No restante da nota, a secretaria informou apenas que o motociclista ofereceu resistência a abordagem e que "foi constatado que ele está com a habilitação vencida desde 2019", explicando que ele foi encaminhado à DP, a moto apreendida e que foi solicitado exames de corpo de delito ao rapaz e aos policiais envolvidos, sem mencionar qualquer ação quanto às denúncias de violência já após a detenção do entregador.

Para o advogado Ariel de Castro Alves, que é especialista em políticas de direitos humanos e segurança pública pela PUC- SP, a resposta da secretaria de Segurança Pública sobre as denúncias é "meramente burocrática e corporativista, visando o acobertamento de mais esse caso de violência polícia".

"Sequer anunciam a instauração de sindicância ou Inquérito Policial Militar (IMP). Praticamente dizem que o fato do rapaz estar com a moto na calçada e com documentação do veículo supostamente irregular, seria motivo suficiente para os abusos e uso excessivo da força", afirmou o advogado, que também é conselheiro do Condepe-SP (Conselho Estadual dos Direitos da Pessoa Humana), em entrevista à Fórum.

Ariel apontou ainda que, caso as denúncias do entregador sejam confirmadas, os agentes podem ser enquadrados por crime de tortura, conforme previsto na Lei 9.455 de 1997, que diz em seu artigo primeiro que é crime "submeter alguém, sob guarda, poder ou autoridade, com emprego de violência ou grave ameaça, a intenso sofrimento físico ou mental, como forma de aplicar castigo pessoal ou medida de caráter preventivo", com pena de dois a oito anos de prisão.

Política de Estado

O novo caso de violência policial desta terça-feira acontece na mesma semana em que veio à tona o caso de uma mulher negra que teve uma perna quebrada e o pescoço pisoteado por um policial militar durante uma abordagem. Isso sem falar os inúmeros episódios de abusos de agentes do Estado nas periferias que não viram notícia.

De acordo com o advogado Ariel de Castro Alves, essa postura da PM faz parte de uma "política de Estado", que é incentivada pelo governador João Doria (PSDB) desde sua campanha na disputa pelo Palácio dos Bandeirantes.

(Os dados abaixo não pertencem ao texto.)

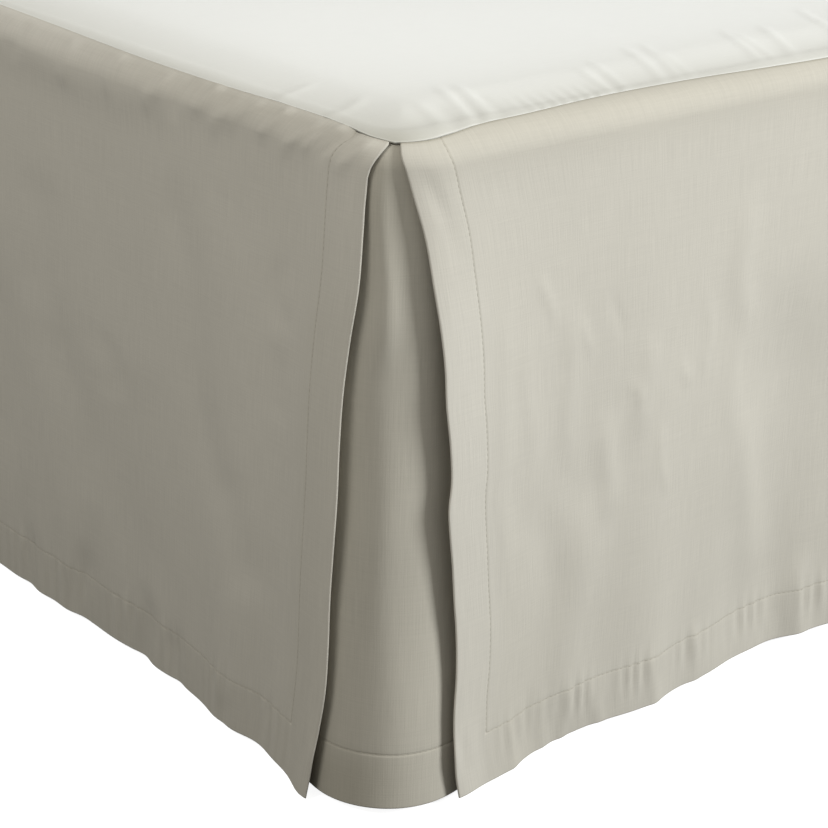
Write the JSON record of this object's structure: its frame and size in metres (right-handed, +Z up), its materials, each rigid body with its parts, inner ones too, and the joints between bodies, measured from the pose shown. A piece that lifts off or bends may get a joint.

"Faz parte de uma política de estado. PMs são treinados para isso, para a prática de violência. E são acobertados por suas corporações, com a conivência e omissão de órgãos de controle e fiscalização. O governador João Doria desde a campanha estimulou a violência policial, afirmando que a polícia estaria autorizada para matar suspeitos e que contrataria os melhores advogados para a defesa dos policiais acusados de excessos e assassinatos", declarou.

Bolsonaro

Ariel explicou, ainda, que a escalada de violência policial Brasil afora tem influência direta do presidente Jair Bolsonaro. "A escalada de violência policial certamente é impulsionada pelos discursos e projetos do presidente Jair Bolsonaro, que propôs a ampliação das chamadas excludentes de ilicitudes para favorecer policiais que cometem abusos e assassinatos, além dos discursos de governadores como João Doria e Wilson Witzel. Doria até condecorou PMs envolvidos numa ocorrência com várias mortes em Guararema no ano passado", pontuou.

Segundo o advogado, "os policiais nunca se sentiram tão respaldados pelos governos, promotorias, parlamentares e judiciário para cometerem abusos".

"Por isso tudo é fundamental tratarmos da desmilitarização das polícias. Medida necessária urgentemente! Os celulares viraram as únicas armas das comunidades contra a crescente violência policial", opinou Ariel, que atual com casos de violência policial desde 1997 e faz parte do Grupo Tortura Nunca Mais.